#### Set exercise:
Each line of the material must be returned exactly.

#### Data block:

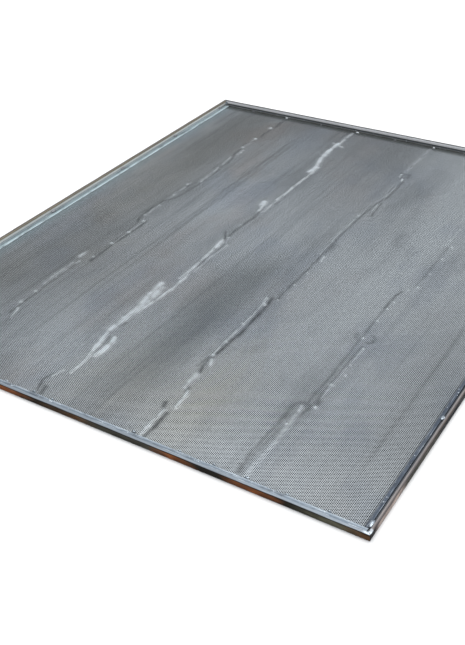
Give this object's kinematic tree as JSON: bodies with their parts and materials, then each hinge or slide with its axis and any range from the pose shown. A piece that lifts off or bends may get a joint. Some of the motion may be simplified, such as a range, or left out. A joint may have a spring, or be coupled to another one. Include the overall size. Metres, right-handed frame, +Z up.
{
  "type": "queen excluder",
  "caption": "Flat rectangular steel screen: a finely perforated sheet recessed in a low folded-rail frame, carried by flat bars underneath.",
  "frame": {"origin": "centre of the underside, on the surface that the panel rests on", "axes": "+X across the panel's width towards the right rail, +Y along its length towards the far rail, +Z up, out of the side with the raised rim"},
  "size_m": [0.413, 0.508, 0.0048],
  "materials": {
    "rail_steel": "satin",
    "strip_steel": "satin",
    "sheet_steel": "satin",
    "bar_steel": "satin",
    "weld_metal": "satin"
  },
  "bodies": {
    "root": {"far_bar_weld_1": "weld_metal", "far_bar_weld_2": "weld_metal", "far_bar_weld_3": "weld_metal", "far_bar_weld_4": "weld_metal", "far_corner_weld": "weld_metal", "far_rail": "rail_steel", "far_retaining_strip": "strip_steel", "far_tack_weld_1": "weld_metal", "far_tack_weld_2": "weld_metal", "far_tack_weld_3": "weld_metal", "far_tack_weld_4": "weld_metal", "far_tack_weld_5": "weld_metal", "left_corner_weld": "weld_metal", "left_rail": "rail_steel", "left_retaining_strip": "strip_steel", "left_tack_weld_1": "weld_metal", "left_tack_weld_2": "weld_metal", "left_tack_weld_3": "weld_metal", "left_tack_weld_4": "weld_metal", "left_tack_weld_5": "weld_metal", "left_tack_weld_6": "weld_metal", "near_bar_weld_1": "weld_metal", "near_bar_weld_2": "weld_metal", "near_bar_weld_3": "weld_metal", "near_bar_weld_4": "weld_metal", "near_corner_weld": "weld_metal", "near_rail": "rail_steel", "near_retaining_strip": "strip_steel", "near_tack_weld_1": "weld_metal", "near_tack_weld_10": "weld_metal", "near_tack_weld_2": "weld_metal", "near_tack_weld_3": "weld_metal", "near_tack_weld_4": "weld_metal", "near_tack_weld_5": "weld_metal", "near_tack_weld_6": "weld_metal", "near_tack_weld_7": "weld_metal", "near_tack_weld_8": "weld_metal", "near_tack_weld_9": "weld_metal", "perforated_sheet": "sheet_steel", "right_corner_weld": "weld_metal", "right_rail": "rail_steel", "right_retaining_strip": "strip_steel", "right_tack_weld_1": "weld_metal", "right_tack_weld_2": "weld_metal", "right_tack_weld_3": "weld_metal", "right_tack_weld_4": "weld_metal", "right_tack_weld_5": "weld_metal", "right_tack_weld_6": "weld_metal", "support_bar_1": "bar_steel", "support_bar_2": "bar_steel", "support_bar_3": "bar_steel", "support_bar_4": "bar_steel"}
  },
  "joints": []
}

#### Finished task:
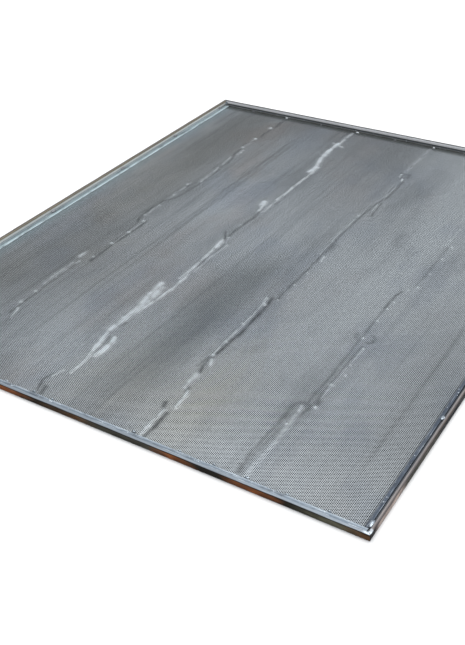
Give this object's kinematic tree as JSON: bodies with their parts and materials, then each hinge or slide with its axis and any range from the pose shown. A piece that lifts off or bends may get a joint. Some of the motion may be simplified, such as a range, or left out. A joint may have a spring, or be coupled to another one. Include the overall size. Metres, right-handed frame, +Z up.
{
  "type": "queen excluder",
  "caption": "Flat rectangular steel screen: a finely perforated sheet recessed in a low folded-rail frame, carried by flat bars underneath.",
  "frame": {"origin": "centre of the underside, on the surface that the panel rests on", "axes": "+X across the panel's width towards the right rail, +Y along its length towards the far rail, +Z up, out of the side with the raised rim"},
  "size_m": [0.413, 0.508, 0.0048],
  "materials": {
    "rail_steel": "satin",
    "strip_steel": "satin",
    "sheet_steel": "satin",
    "bar_steel": "satin",
    "weld_metal": "satin"
  },
  "bodies": {
    "root": {"far_bar_weld_1": "weld_metal", "far_bar_weld_2": "weld_metal", "far_bar_weld_3": "weld_metal", "far_bar_weld_4": "weld_metal", "far_corner_weld": "weld_metal", "far_rail": "rail_steel", "far_retaining_strip": "strip_steel", "far_tack_weld_1": "weld_metal", "far_tack_weld_2": "weld_metal", "far_tack_weld_3": "weld_metal", "far_tack_weld_4": "weld_metal", "far_tack_weld_5": "weld_metal", "left_corner_weld": "weld_metal", "left_rail": "rail_steel", "left_retaining_strip": "strip_steel", "left_tack_weld_1": "weld_metal", "left_tack_weld_2": "weld_metal", "left_tack_weld_3": "weld_metal", "left_tack_weld_4": "weld_metal", "left_tack_weld_5": "weld_metal", "left_tack_weld_6": "weld_metal", "near_bar_weld_1": "weld_metal", "near_bar_weld_2": "weld_metal", "near_bar_weld_3": "weld_metal", "near_bar_weld_4": "weld_metal", "near_corner_weld": "weld_metal", "near_rail": "rail_steel", "near_retaining_strip": "strip_steel", "near_tack_weld_1": "weld_metal", "near_tack_weld_10": "weld_metal", "near_tack_weld_2": "weld_metal", "near_tack_weld_3": "weld_metal", "near_tack_weld_4": "weld_metal", "near_tack_weld_5": "weld_metal", "near_tack_weld_6": "weld_metal", "near_tack_weld_7": "weld_metal", "near_tack_weld_8": "weld_metal", "near_tack_weld_9": "weld_metal", "perforated_sheet": "sheet_steel", "right_corner_weld": "weld_metal", "right_rail": "rail_steel", "right_retaining_strip": "strip_steel", "right_tack_weld_1": "weld_metal", "right_tack_weld_2": "weld_metal", "right_tack_weld_3": "weld_metal", "right_tack_weld_4": "weld_metal", "right_tack_weld_5": "weld_metal", "right_tack_weld_6": "weld_metal", "support_bar_1": "bar_steel", "support_bar_2": "bar_steel", "support_bar_3": "bar_steel", "support_bar_4": "bar_steel"}
  },
  "joints": []
}